“We can do positive things with ashes. Ashes can fertilize.” These are sanguine and cyclical words about rebirth from an interview with Naomi Díaz that offer hope in the most morbid of realities. After displaying several stages of mourning on Naomi and her twin sister Lisa-Kainde’s introspective and family-focused debut self titled album – that came to terms with the tragic coincidence of losing both your older sister and father within a short period of time – two and a half years later, Ibeyi have decided it’s time to be outward-looking, optimistic and to offer guidance to the woes their growing fanbase might be enduring.
If Ibeyi’s self titled album was evocative of reclusive sisters cradling each other from the world in a darkly lit house with just themselves and their Yoruba cosmology beliefs for company, Ash is the French-Cuban sisters stepping outside, gathering a large troupe of equally-demoralized followers, waving protest banners and pointing their fingers at injustice.
The first evidence of this new found group hug comes from their choice to collaborate with other musicians. Something not evident on their debut. Ash features contemporary jazz saxophonist Kamasi Washington, neo-soul bassist Meshell Ndegeocello, Spanish hip-hop singer Mala Rodriguez and Canadian pianist and producer Chilly Gonzales. Like Sevdaliza’s ISON (released in April) it’s a progressive R&B-tinged album unafraid to use samples and speeches to bring to light the frustration of a group.
On the epic-lengthed ‘Transmission/Michaelion’ Ibeyi use an excerpt from The Diary of Frida Kahlo read by Lisa-Kaindé and Naomi’s mother Maya Dagnino – who also co-wrote many tracks to keep it nicely in the family – to bridge the calm and more upbeat parts of the song. Dagnino reads the Spanish words: “Piers para qué los quiero/Si tengo alas pa’volar“, which translates as “Feet, what do I need them for? If I have wings to fly.” Along with Ibeyi’s English words: “We sing our tears dry/facing a clear sky“, it’s one of many songs that attempts to spiritually help people transmit their downbeat energy into positive enthusiasm.
Furthermore, Ibeyi sample a speech from former first lady Michelle Obama during the 2016 American election on ‘No Man Is Big Enough For My Arms‘ that fought back against Donald Trump’s sexist actions. Obama says: “The measure of society is how it treats its women and its girls. Smart, powerful, accomplished young women I’m here because of you.” The noise of crowd cheering and layers of Ibeyi’s vocals shouting words of defiance: “No Man!”, like a gospel choir, it has a euphoric sensibility and attitude that makes ‘Ash’ an impactful album.
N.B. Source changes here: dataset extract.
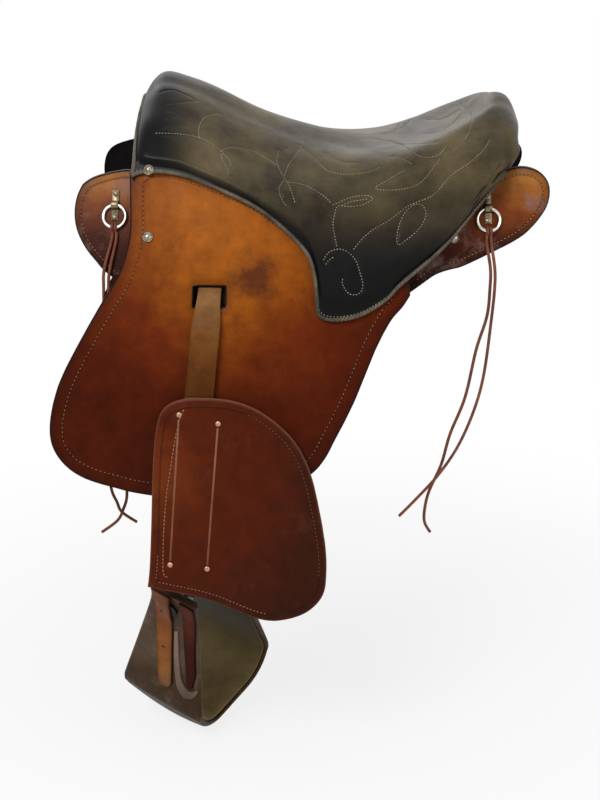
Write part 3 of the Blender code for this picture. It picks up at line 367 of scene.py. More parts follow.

The themes of injustice, distrust in the current world and the solution of group unity make it comparable to Michael Jackson’s History album. The sticky rhythm, crowd rallying and subject about police ignorance in ‘Deathless’ is reminiscent of Jackson’s ‘They Don’t Care About Us‘.
It recounts a distressing incident that Lisa-Kaindé experienced in France. When she was sixteen she was forcably approached by police who suspected her of being part of drug gang, simply because of her skin colour. After narrating the racist ordeal, she sings with defiance: “Whatever happens. We are deathless” as an anthem to anybody who has felt weak and helpless. It’s easy to envision it sung passionately with a fist in their air by their crowd at concerts in the forseeable future.
Police cars can be heard on the lead single ‘Away Away’. Although unlike ‘Deathless’, the story is fictional and metaphorical. It’s about a girl who looks out the window and sees the world falling around her. Originally frozen in disenchantment, she finally decides to do something about it, singing: “I don’t give up, baby. I feel the pain but I’m alive.”
This song includes the use of an autotune layer. This is one drastic musical change Ibeyi have adopted on the second album. Admittedly, it adds another depth to the vocal harmonies and combines the modern and traditional tribal aspects of their music, it also devalues the beauty of their pure and humble personalities. It takes away their harmonic uniqueness and replaces it with a sound that threatens to blend in with chart-topping radio-friendly credentials.
The worst case of this is on the skippable ‘Me Voy’. A song that due to bad timing appears to jump on the Spanish-language music zeitgeist bandwagon. While pairing the language with dehumanizing robotic vocals makes it even less astounding.
Although ‘Me Voy’ should be praised for Ibeyi writing words in Spanish for the first time and this tradition of writing in many different languages, significantly Yoruba language, and their continued references to the spirituality of the multi-deity religion – shows that despite buddying up with Beyoncé on a short film for Lemonade and lending their music to celebrity-filled fashion shows – they are still in touch with the roots.
Ash is out on 29th September through XL Recordings.